February 04, 2016

MS Panel Submits Recommendations to Government of Saskatchewan

Today, Health Minister Dustin Duncan received the recommendations of the 11 person Multiple Sclerosis Advisory Panel of Saskatchewan.  The panel’s report suggests options for improving treatment and support for people with MS and their caregivers, while expanding Saskatchewan’s capacity for MS research and education.

“I want to thank the panel members for committing their valuable time, experience, and expertise to produce this report,” Duncan said.  “These recommendations will guide our efforts in the coming years to improve the care and support for people affected by MS, and to advance MS research in Saskatchewan.”

The report outlines nine recommendations, including:

  • the establishment of an advisory council on degenerative neurological diseases;
  • the creation of a registry of Saskatchewan people diagnosed with MS;
  • a series of improvements – such as the recruitment of clinicians – to strengthen Saskatchewan’s ability to focus on MS care, training and research; and
  • ongoing funding for a multidisciplinary care team, a research leader and research support services.
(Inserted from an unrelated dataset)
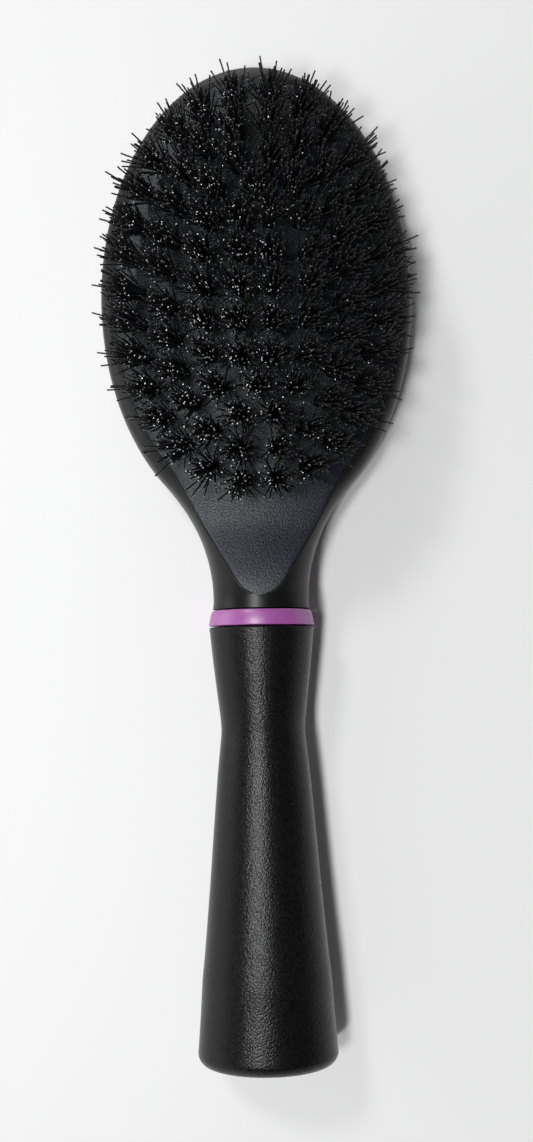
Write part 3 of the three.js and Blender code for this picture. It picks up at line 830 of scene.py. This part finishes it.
def make_grip():
    """The sleeve: the bore from its closed end to the mouth, the mouth's lip, and the outside."""
    outer, outer_pole = grip_rows(0.0, END_Y, GRIP_RINGS)
    inner, inner_pole = grip_rows(SLEEVE_WALL, CORE_END_Y - GAP, SLEEVE_BORE_RINGS)
    half_width, half_height, axis_z, slant = grip_section(GRIP_START_Y, 0.0)
    lip = []
    for inset, behind in edge_round(GRIP_LIP_RADIUS, np.linspace(0, math.pi / 2, 6)):
        lip.append((GRIP_START_Y - behind, half_width - inset, half_height - inset, axis_z, slant))
    outside = [row for row in outer if row[0] < GRIP_START_Y - GRIP_LIP_RADIUS]
    rings = [oval_ring(*row) for row in inner[::-1] + lip + outside]
    return loft("grip_sleeve_soft", rings, inner_pole, outer_pole)


# ---------------------------------------------------------------- materials

class Nodes:
    """Short calls for a procedural material's node tree, over object coordinates in metres.

    So a noise or a cell pattern's scale is about its repeats per metre, and a bump's distance is
    in metres.
    """

    def __init__(self, name):
        self.material = bpy.data.materials.new(name)
        self.material.use_nodes = True
        self.tree = self.material.node_tree
        self.shader = self.tree.nodes["Principled BSDF"]
        self.point = self.tree.nodes.new("ShaderNodeTexCoord").outputs["Object"]

    def link(self, value, socket):
        if hasattr(value, "links"):
            self.tree.links.new(value, socket)
        else:
            socket.default_value = value

    def stretched_point(self, scale):
        node = self.tree.nodes.new("ShaderNodeMapping")
        node.inputs["Scale"].default_value = scale
        self.link(self.point, node.inputs["Vector"])
        return node.outputs["Vector"]

    def noise(self, scale, detail, roughness, point=None):
        node = self.tree.nodes.new("ShaderNodeTexNoise")
        node.inputs["Scale"].default_value = scale
        node.inputs["Detail"].default_value = detail
        node.inputs["Roughness"].default_value = roughness
        self.link(point or self.point, node.inputs["Vector"])
        return node.outputs["Fac"]

    def cells(self, scale):
        node = self.tree.nodes.new("ShaderNodeTexVoronoi")
        node.inputs["Scale"].default_value = scale
        self.link(self.point, node.inputs["Vector"])
        return node.outputs["Distance"]

    def span(self, value, low, high, from_low=0.0, from_high=1.0):
        """Low to high as a value goes from from_low to from_high."""
        node = self.tree.nodes.new("ShaderNodeMapRange")
        self.link(value, node.inputs["Value"])
        node.inputs["From Min"].default_value = from_low
        node.inputs["From Max"].default_value = from_high
        node.inputs["To Min"].default_value = low
        node.inputs["To Max"].default_value = high
        return node.outputs["Result"]

    def maths(self, operation, a, b):
        node = self.tree.nodes.new("ShaderNodeMath")
        node.operation = operation
        self.link(a, node.inputs[0])
        self.link(b, node.inputs[1])
        return node.outputs[0]

    def blend(self, share, a, b):
        """Colour a where the share is 0, b where it is 1."""
        node = self.tree.nodes.new("ShaderNodeMix")
        node.data_type = "RGBA"
        self.link(share, node.inputs["Factor"])
        self.link(a, node.inputs["A"])
        self.link(b, node.inputs["B"])
        return node.outputs["Result"]

    def bump(self, height, distance, strength=1.0):
        node = self.tree.nodes.new("ShaderNodeBump")
        node.inputs["Strength"].default_value = strength
        node.inputs["Distance"].default_value = distance
        self.link(height, node.inputs["Height"])
        return node.outputs["Normal"]

    def set(self, **sockets):
        """Gives the shader its values or links, and returns the finished material."""
        for name, value in sockets.items():
            self.link(value, self.shader.inputs[name.replace("_", " ")])
        return self.material


def rgb(red, green, blue):
    return (red, green, blue, 1.0)


def shell_material():
    nodes = Nodes("satin_black_plastic")
    cloud = nodes.noise(60.0, 3.0, 0.55)
    grain = nodes.noise(5200.0, 2.0, 0.6)
    dark = rgb(0.0045, 0.0045, 0.005)
    pale = rgb(0.0075, 0.0073, 0.0072)
    colour = nodes.blend(nodes.span(cloud, 0.0, 1.0, 0.35, 0.7), dark, pale)
    roughness = nodes.span(nodes.maths("ADD", cloud, grain), 0.31, 0.4, 0.6, 1.4)
    normal = nodes.bump(grain, 0.000012)
    return nodes.set(Base_Color=colour, Roughness=roughness, Normal=normal, Specular_IOR_Level=0.28)


def face_material():
    nodes = Nodes("spark_textured_plastic")
    speck = nodes.noise(3000.0, 2.0, 0.7)
    pits = nodes.cells(2300.0)
    cloud = nodes.noise(90.0, 2.0, 0.5)
    # Colour speckle: partly the spark texture's own tone, partly painted sparkle: the pale specks, on
    # the raised grains of the bump, stand in for glints.
    dark = rgb(0.009, 0.0103, 0.0152)
    pale = rgb(0.029, 0.033, 0.050)
    colour = nodes.blend(nodes.span(speck, 0.0, 1.0, 0.4, 0.72), dark, pale)
    roughness = nodes.span(nodes.maths("ADD", cloud, speck), 0.28, 0.4, 0.7, 1.3)
    height = nodes.maths("ADD", speck, nodes.maths("MULTIPLY", pits, -0.5))
    normal = nodes.bump(height, 0.00008)
    return nodes.set(Base_Color=colour, Roughness=roughness, Normal=normal, Specular_IOR_Level=0.37)


def bristle_material():
    nodes = Nodes("glossy_black_nylon")
    tint = nodes.noise(900.0, 1.0, 0.5)
    streak = nodes.noise(3000.0, 2.0, 0.6)
    dark = rgb(0.017, 0.017, 0.0175)
    pale = rgb(0.029, 0.0285, 0.0285)
    colour = nodes.blend(nodes.span(tint, 0.0, 1.0, 0.3, 0.7), dark, pale)
    roughness = nodes.span(streak, 0.22, 0.34, 0.3, 0.7)
    return nodes.set(Base_Color=colour, Roughness=roughness, Specular_IOR_Level=0.72)


def collar_material():
    nodes = Nodes("satin_purple_plastic")
    cloud = nodes.noise(140.0, 2.0, 0.5)
    grain = nodes.noise(4200.0, 2.0, 0.6)
    dark = rgb(0.325, 0.078, 0.315)
    pale = rgb(0.38, 0.098, 0.365)
    colour = nodes.blend(nodes.span(cloud, 0.0, 1.0, 0.3, 0.7), dark, pale)
    roughness = nodes.span(nodes.maths("ADD", cloud, grain), 0.3, 0.4, 0.6, 1.4)
    normal = nodes.bump(grain, 0.00002)
    return nodes.set(Base_Color=colour, Roughness=roughness, Normal=normal, Specular_IOR_Level=1.0)


def grip_material():
    nodes = Nodes("grained_black_rubber")
    pebbles = nodes.cells(2300.0)
    fine = nodes.noise(3800.0, 2.0, 0.6)
    worn = nodes.noise(24.0, 2.0, 0.5)
    # Painted shade: the grain's hollows, low in the bump, are coloured darker than its crests.
    crest = rgb(0.0085, 0.0085, 0.009)
    painted_shade_groove = rgb(0.002, 0.002, 0.0022)
    colour = nodes.blend(nodes.span(pebbles, 0.0, 1.0, 0.1, 0.8), crest, painted_shade_groove)
    polish = nodes.maths("ADD", fine, nodes.maths("MULTIPLY", worn, 0.4))
    roughness = nodes.span(polish, 0.38, 0.2, 0.5, 0.9)
    domes = nodes.maths("MULTIPLY", pebbles, -1.0)
    height = nodes.maths("ADD", domes, nodes.maths("MULTIPLY", fine, 0.6))
    normal = nodes.bump(height, 0.000052)
    return nodes.set(Base_Color=colour, Roughness=roughness, Normal=normal, Specular_IOR_Level=0.26)


def core_material():
    nodes = Nodes("plain_dark_plastic")
    cloud = nodes.noise(110.0, 2.0, 0.5)
    grain = nodes.noise(3000.0, 2.0, 0.5)
    colour = nodes.blend(cloud, rgb(0.03, 0.03, 0.031), rgb(0.045, 0.045, 0.047))
    roughness = nodes.span(grain, 0.45, 0.6)
    normal = nodes.bump(grain, 0.00003, strength=0.5)
    return nodes.set(Base_Color=colour, Roughness=roughness, Normal=normal)


def staple_material():
    nodes = Nodes("galvanised_wire")
    drawn = nodes.noise(2500.0, 2.0, 0.6, nodes.stretched_point((1, 1, 0.2)))
    colour = nodes.blend(drawn, rgb(0.42, 0.42, 0.43), rgb(0.58, 0.58, 0.57))
    return nodes.set(Base_Color=colour, Roughness=nodes.span(drawn, 0.25, 0.45), Metallic=1.0)


def floor_material():
    nodes = Nodes("pale_floor")
    cloud = nodes.noise(9.0, 2.0, 0.5)
    colour = nodes.blend(cloud, rgb(0.90, 0.90, 0.90), rgb(0.92, 0.92, 0.92))
    return nodes.set(Base_Color=colour, Roughness=nodes.span(cloud, 0.7, 0.8), Specular_IOR_Level=0.2)


# ---------------------------------------------------------------- assembly

def place(piece, material, slot, *nodes):
    """Gives a piece its material and puts it on the brush in the place of CAD nodes; its slot is not
    used.
    """
    piece.data.materials.clear()
    piece.data.materials.append(material)
    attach(piece, "root")
    if nodes:
        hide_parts(*nodes)


def build_tufts(rings, material):
    """The bristles: one object for each tuft of the centre ring, and for each pair in the others."""
    for ring_index, tufts in enumerate(rings):
        name = TUFT_RINGS[ring_index][0]
        per_node = 1 if name == "centre" else 2
        prefix = "tuft_centre" if name == "centre" else f"tuft_pair_{name}"
        for start in range(0, len(tufts), per_node):
            parts = []
            for k in range(start, start + per_node):
                seed = 1000 * ring_index + k
                parts.append(tuft_bristles(tufts[k], np.random.default_rng(seed)))
            label = f"{start // per_node + 1:02d}"
            vertices, faces = joined(parts)
            piece = new_object(f"bristles_{name}_{label}", vertices, faces, 0.0)
            flat_cuts(piece)
            place(piece, material, "bristle", f"{prefix}_{label}")


def build_brush():
    rings = []
    for _name, count, half_width, half_length, power, phase in TUFT_RINGS:
        places = ring_places(count, half_width, half_length, power, phase)
        rings.append([make_tuft_axis(x, y) for x, y in places])
    tufts = [tuft for ring in rings for tuft in ring]

    place(make_head_shell(), shell_material(), "shell", "head_shell")
    place(make_face_plate(tufts), face_material(), "face", "face_plate")
    place(make_collar(), collar_material(), "collar", "collar_ring")
    place(make_grip(), grip_material(), "grip", "grip_sleeve")
    build_tufts(rings, bristle_material())

    staples = joined([staple(tuft, STAPLE_TURN * i) for i, tuft in enumerate(tufts)])
    place(new_object("staple_anchors", *staples), staple_material(), "core")

    core = NODES["handle_core"]
    core.data.materials.clear()
    core.data.materials.append(core_material())


# ---------------------------------------------------------------- stage

def add_floor():
    size = FLOOR_HALF_SIZE * MM
    corners = [(-size, -size, 0), (size, -size, 0), (size, size, 0), (-size, size, 0)]
    mesh = bpy.data.meshes.new("floor")
    mesh.from_pydata(corners, [], [(0, 1, 2, 3)])
    floor = bpy.data.objects.new("floor", mesh)
    bpy.context.scene.collection.objects.link(floor)
    mesh.materials.append(floor_material())


def add_camera():
    """The camera looks straight down, and its lens shows IMAGE_HEIGHT pixels at MM_PER_PIXEL."""
    data = bpy.data.cameras.new("camera")
    data.sensor_fit = "VERTICAL"
    data.sensor_height = 24.0
    data.lens = data.sensor_height * CAMERA_DISTANCE / (IMAGE_HEIGHT * MM_PER_PIXEL)
    data.clip_start = 0.005
    data.clip_end = 20.0
    camera = bpy.data.objects.new("camera", data)
    bpy.context.scene.collection.objects.link(camera)
    camera.location = Vector((CAMERA_X, CAMERA_Y, VIEW_PLANE_Z + CAMERA_DISTANCE)) * MM
    camera.rotation_euler = (0.0, 0.0, -CAMERA_ROLL)
    bpy.context.scene.camera = camera


def add_area_light(name, location, size, power):
    """A round area light that faces the origin."""
    data = bpy.data.lights.new(name, "AREA")
    data.shape = "DISK"
    data.size = size * MM
    data.energy = power
    light = bpy.data.objects.new(name, data)
    bpy.context.scene.collection.objects.link(light)
    light.location = Vector(location) * MM
    light.rotation_euler = (-Vector(location)).to_track_quat("-Z", "Y").to_euler()


def add_world():
    """Soft surroundings: pale at the horizon, more so on the left, and dim straight above."""
    world = bpy.data.worlds.new("surroundings")
    bpy.context.scene.world = world
    world.use_nodes = True
    tree = world.node_tree
    background = tree.nodes["Background"]
    coordinate = tree.nodes.new("ShaderNodeTexCoord")
    height = tree.nodes.new("ShaderNodeVectorMath")
    height.operation = "DOT_PRODUCT"
    height.inputs[1].default_value = (0.2, 0.0, 1.0)
    tree.links.new(coordinate.outputs["Generated"], height.inputs[0])
    ramp = tree.nodes.new("ShaderNodeValToRGB")
    horizon, overhead = ramp.color_ramp.elements
    horizon.position = 0.0
    horizon.color = rgb(1.2, 1.2, 1.2)
    overhead.position = 0.5
    overhead.color = rgb(0.05, 0.05, 0.053)
    tree.links.new(height.outputs["Value"], ramp.inputs[0])
    tree.links.new(ramp.outputs[0], background.inputs["Color"])
    background.inputs["Strength"].default_value = 1.0


def build_stage():
    bpy.context.scene.view_settings.view_transform = "Standard"
    add_floor()
    add_camera()
    for name, location, size, power in LIGHTS:
        add_area_light(name, location, size, power)
    add_world()


build_stage()
build_brush()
“Our government plans to move forward on the advisory council and MS patient registry recommendations as quickly as possible,” Duncan said.  “The establishment of an advisory council will generate discussion and explore options for action on degenerative neurological diseases, while the creation of an MS patient registry will be a critical tool for facilitating MS research, and to monitor and improve patient care.”
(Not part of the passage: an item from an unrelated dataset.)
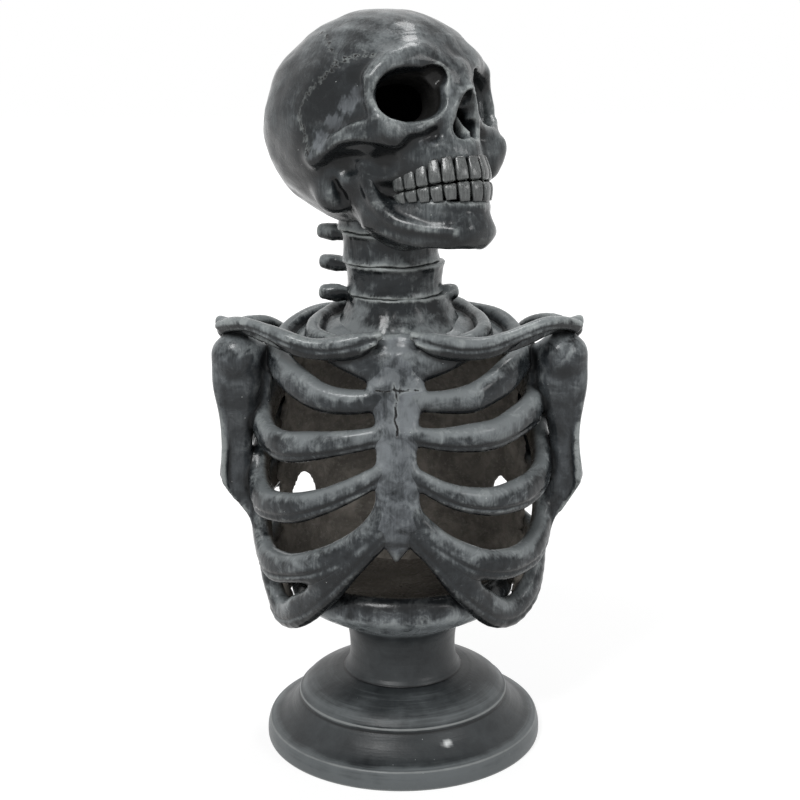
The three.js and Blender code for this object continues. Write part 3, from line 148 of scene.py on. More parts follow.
class Paint:
    # one material, built up by expressions
    def __init__(self, name):
        self.material = bpy.data.materials.new(name)
        self.material.use_nodes = True
        self.tree = self.material.node_tree
        self.shader = next(n for n in self.tree.nodes if n.type == "BSDF_PRINCIPLED")
        self.place = self.node("ShaderNodeTexCoord").outputs["Object"]

    def feed(self, socket, value):
        # links or sets one socket; a colour given as three numbers is opaque
        value = value.link if isinstance(value, Value) else value
        if isinstance(value, bpy.types.NodeSocket):
            self.tree.links.new(value, socket)
        else:
            socket.default_value = (*value, 1.0) if socket.type == "RGBA" else value

    def node(self, kind, settings=None, sockets=None):
        made = self.tree.nodes.new(kind)
        for key, value in (settings or {}).items():
            setattr(made, key, value)
        pairs = sockets.items() if isinstance(sockets, dict) else enumerate(sockets or [])
        for key, value in pairs:
            self.feed(made.inputs[key], value)
        return made

    def scaled(self, x, y, z):
        made = self.node("ShaderNodeVectorMath", {"operation": "MULTIPLY"}, [self.place, (x, y, z)])
        return made.outputs[0]

    def noise(self, scale, detail=3.0, rough=0.55, warp=0.0, where=None):
        sockets = {"Scale": scale, "Detail": detail, "Roughness": rough, "Distortion": warp}
        made = self.node("ShaderNodeTexNoise", None, {"Vector": where or self.place, **sockets})
        return Value(self, made.outputs["Fac"])

    def cells(self, scale):
        made = self.node("ShaderNodeTexVoronoi", None, {"Vector": self.place, "Scale": scale})
        return Value(self, made.outputs["Distance"])

    def attribute(self, name):
        made = self.node("ShaderNodeAttribute", {"attribute_name": name})
        return Value(self, made.outputs["Fac"])

    def mix(self, factor, first, second):
        # a Mix node's colours are its sixth and seventh sockets, and the mixed colour its second output
        made = self.node("ShaderNodeMix", {"data_type": "RGBA"}, {"Factor": factor, 6: first, 7: second})
        return made.outputs[2]

    def set(self, **sockets):
        for key, value in sockets.items():
            self.feed(self.shader.inputs[key.replace("_", " ")], value)

    def bump(self, height, distance, strength):
        sockets = {"Height": height, "Distance": distance, "Strength": strength}
        made = self.node("ShaderNodeBump", None, sockets)
        self.set(Normal=made.outputs["Normal"])


def ringQuads(rings, following):
    # faces between closed rings of point numbers and the rings that follow them
    corners = [rings, np.roll(rings, -1, 1), np.roll(following, -1, 1), following]
    return np.stack(corners, -1).reshape(-1, 4)


# smooth curves and tables
def travelled(line):
    # the way along a line up to each of its points
    return np.concatenate([[0], np.cumsum(np.linalg.norm(np.diff(line, axis=0), axis=1))])


def placesAt(steps, run, line):
    # a line's places at these ways along it
    return np.stack([np.interp(steps, run, line[:, k]) for k in range(line.shape[1])], axis=1)


def spline(points, count, even=True):
    # centripetal Catmull-Rom curve through the points; even: stations evenly spaced along it
    p = np.asarray(points, float)
    p = np.vstack([2 * p[0] - p[1], p, 2 * p[-1] - p[-2]])
    gap = np.maximum(np.linalg.norm(np.diff(p, axis=0), axis=1) ** 0.5, 1e-6)
    knot = np.concatenate([[0], np.cumsum(gap)])
    spans = len(p) - 3
    where = np.linspace(0, spans, 40 * spans + 1 if even else count)
    i = np.minimum(where.astype(int), spans - 1)
    a, b, c, d = (p[i + k] for k in range(4))
    ta, tb, tc, td = (knot[i + k][:, None] for k in range(4))
    t = tb + (where - i)[:, None] * (tc - tb)
    ab = (tb - t) / (tb - ta) * a + (t - ta) / (tb - ta) * b
    bc = (tc - t) / (tc - tb) * b + (t - tb) / (tc - tb) * c
    cd = (td - t) / (td - tc) * c + (t - tc) / (td - tc) * d
    abc = (tc - t) / (tc - ta) * ab + (t - ta) / (tc - ta) * bc
    bcd = (td - t) / (td - tb) * bc + (t - tb) / (td - tb) * cd
    line = (tc - t) / (tc - tb) * abc + (t - tb) / (tc - tb) * bcd
    if not even:
        return line
    run = travelled(line)
    return placesAt(np.linspace(0, run[-1], count), run, line)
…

The MS Panel was appointed by the Government of Saskatchewan in 2014 in order to provide recommendations on how to improve care and quality of life for MS patients in Saskatchewan.

“I would like to thank the patients and everyone who shared their ideas with the panel,” panel member and Saskatoon MS Clinic Director Dr Katherine Knox said.  “This enabled us to develop the nine recommendations.  I am encouraged by the government’s plan to move forward with the advisory council and MS patient registry as recommended. While it will take some time to get there, the recruitment of the clinical team that is needed in order to put the supports in place to help MS patients is critical.”

MS is a degenerative neurological disease that impairs or destroys the function of nerve cells in the brain and spinal cord.  About 3,700 Saskatchewan people are affected.

The full report is posted on www.saskatchewan.ca/residents/health/diseases-and-conditions/multiple-sclerosis.